Reproduce each line bearing the word "three".

________

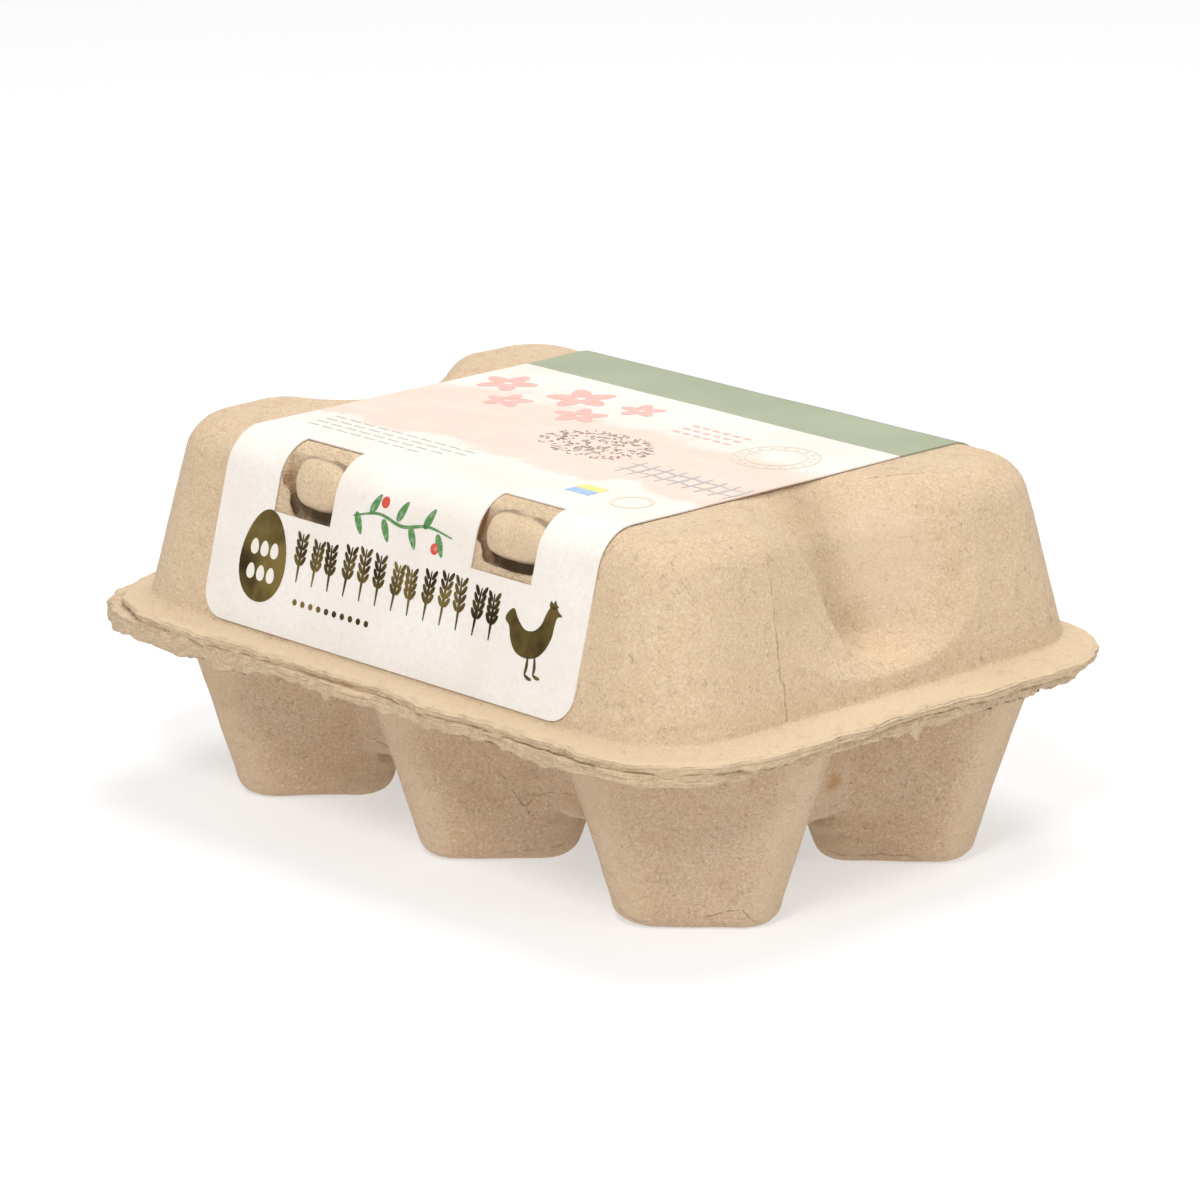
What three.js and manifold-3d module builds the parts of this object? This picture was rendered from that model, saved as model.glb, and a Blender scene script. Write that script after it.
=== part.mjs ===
// Moulded-pulp carton for six eggs, shut, with a paper label wrapped over its lid.
// Millimetres, +Z up. The origin is on the floor under the middle of the carton's outline,
// X runs along the front and -Y faces the front. The carton is shut, so tray and lid are solid inside.

import * as THREE from 'three';
import { mergeVertices } from 'three/addons/utils/BufferGeometryUtils.js';
import Module from 'manifold-3d';

const wasm = await Module();
wasm.setup();

// Clearance between pieces that touch
const GAP = 0.3;

// Middle of the lid and of the six feet, which sit a little to the right of the whole outline
const AXIS_X = 0.9;
const AXIS_Y = -0.4;

// Tray: rim, cells and the webs between them
const SEAM_Z = 33.0;
const TRAY_RIM = { halfX: 76.0, halfY: 56.2, corner: 22 };
const TRAY_RIM_SHIFT = [-1.5, -0.5];
const TRAY_RIM_THICK = 1.2;
const CELL_PITCH_X = 47.0;
const CELL_PITCH_Y = 46.5;
const CELL_COLUMNS = [-1, 0, 1];
const CELL_ROWS = [-0.5, 0.5];
const FOOT_SIDE = 12.8;
const FOOT_DRAFT = 0.298;
const FOOT_CORNER_LOW = 6.0;
const FOOT_CORNER_HIGH = 13.0;
const FOOT_BASE_ROUND = 2.6;
const WEB_Z = 10.0;
const WEB_HALF_LOW = 5.5;
const WEB_HALF_HIGH = 12.0;

// Lid: rim, drafted wall, rounded top edge and flat top
const LID_RIM = { halfX: 75.7, halfY: 56.0, corner: 22 };
const LID_RIM_TOP_Z = 34.8;
const WALL_BASE = { z: 36.0, halfX: 68.4, halfY: 51.2, corner: 16 };
const WALL_HIGH = { z: 60.0, halfX: 63.5, halfY: 45.0, corner: 12 };
const TOP_Z = 66.8;
const TOP_ROUND_UP = 5.5;
const TOP_ROUND_IN = 5.4;

// Scoop in each short end of the lid, inside a shallow dish with a U-shaped outline: a drooping
// shoulder, a leaning back wall and a rounded floor between a steep bank at the front (-Y), which
// flares towards the top, and a gentle slope at the back
const DISH = { halfWidth: 24.0, narrowZ: 54.0, tipZ: 39.2, power: 2.3 };
const DISH_DEPTH = 3.7;
const BANK = { halfWidth: 11.4, narrowZ: 57.5, tipZ: 39.2, power: 1.7 };
const BANK_POWER = 5.0;
const FLARE_Z = 54.7;
const FLARE_RISE = 11.0;
const FLARE_OUT = 9.3;
const FLARE_POWER = 1.5;
const SLOPE_POWER = 1.8;
const SCOOP_BACK_X = 52.0;
const SCOOP_LEAN = 0.27;
const SHOULDER_DOWN = 8.5;
const SHOULDER_IN = 7.6;
const SHOULDER_POWER = 1.6;
const SCOOP_FLOOR_Z = 40.0;
const SCOOP_FLOOR_RISE = 6.0;
const SCOOP_FLOOR_REACH = 9.0;
const SCOOP_FLOOR_POWER = 3.0;
const SCOOP_OVERSHOOT = 2.0;
const SCOOP_ROUND = { low: 4.0, high: 2.4, lowZ: 42.0, highZ: 47.0 };
const SCOOP_TIP_FADE = 8.0;

// Fold that hinges the lid to the tray, along the back
const HINGE_HALF_LENGTH = 50;
const HINGE_OUT = 57.1;
const HINGE_LOW_Z = 31.6;

// Latch windows in the label, the lid's pocket behind each, which leaves uneven lips of pulp in the
// window, and the knob that shows in it
const WINDOWS = [
  { x: -23.7, lipLeft: 2.8, lipLow: 0.1, knobLowZ: 57.4 },
  { x: 25.2, lipLeft: 1.0, lipLow: 1.1, knobLowZ: 58.4 },
];
const WINDOW_HALF = 7.2;
const WINDOW_LOW_Z = 55.8;
const WINDOW_BACK_Y = -38.4;
const POCKET_PAST_RIGHT = 1.2;
const PULP_LIP_BACK = 3.5;
const KNOB_MIDDLE_Z = 61.2;
const KNOB_HIGH_Z = 66.0;
const KNOB_FRONT_Y = -45.6;
const KNOB_SIDE_POWER = 3.2;
const KNOB_LOW_POWER = 3.2;
const KNOB_HIGH_POWER = 1.7;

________

■ SOLUTION TO THE PROBLEM:
What three.js and manifold-3d module builds the parts of this object? This picture was rendered from that model, saved as model.glb, and a Blender scene script. Write that script after it.
import * as THREE from 'three';
import { mergeVertices } from 'three/addons/utils/BufferGeometryUtils.js';